The Process of Sex determination is as
follows:

·        
Male:

“Starting with an Egg containing a X sex chromosome, it is fertilized by sperm with Y chromosome, the genetic
sex is an embryo containing X and Y sex chromosomes. The gonadal sex forms
because of the sex-determining region on the Y chromosome (SRY). Bringing about
the development of undifferentiated gonads and testes. Testes secrete
masculinizing hormones, including testosterone, a potent androgen. The Phenotypic
sex is determined because of the presence of testicular hormones, causing the undifferentiated
reproductive tract and external genitalia to develop along male lines” (Cummings).

·        
Female:

“Starting
with an Egg containing a X sex chromosome, it is fertilized by sperm with X
chromosome, the genetic sex
is an embryo containing two X sex
chromosomes. The gonadal sex forms because there’s no Y chromosome, so no SRY.
With no masculinizing influence, undifferentiated gonads develop into ovaries.
There because there are no masculinizing hormones, so the undifferentiated
reproductive tract and external genitalia develop along female lines” (Cummings).

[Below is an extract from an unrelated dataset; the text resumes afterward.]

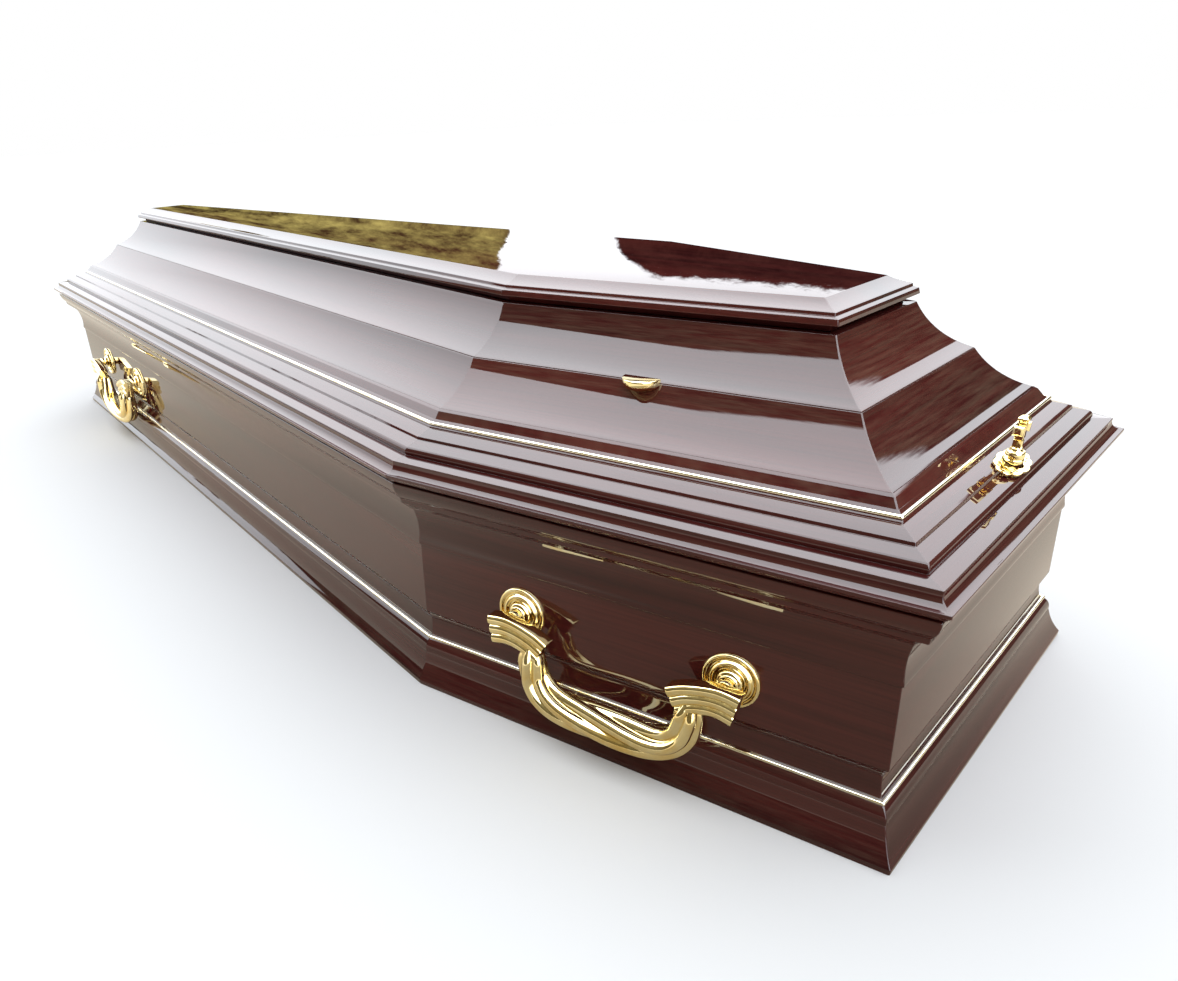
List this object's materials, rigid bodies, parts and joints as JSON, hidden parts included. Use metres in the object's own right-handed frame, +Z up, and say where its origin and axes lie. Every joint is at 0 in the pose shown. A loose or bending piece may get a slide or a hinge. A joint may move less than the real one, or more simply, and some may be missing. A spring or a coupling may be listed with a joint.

Also, “females are mosaics for
X-linked genes, some cells express the maternal X and others express the
paternal X. For example: cats heterozygous for orange and black genes must
carry two X chromosomes, and that is genetically why calico cats are always
female. They carry both genes containing one orange and one black on each X
chromosome” (Cummings).

The only thing that could disrupt or
alter the phenotypic sex is a Mutation. There are three mutations specifically
that alter phenotypic sex. One is hermaphrodites,
which have both male and female gonads. Another is androgen insensitivity, which is where XY
males become phenotypic females. And lastly pseudo-hermaphroditism, which is where XY males at birth are
phenotypically female and then at puberty develop a male phenotype.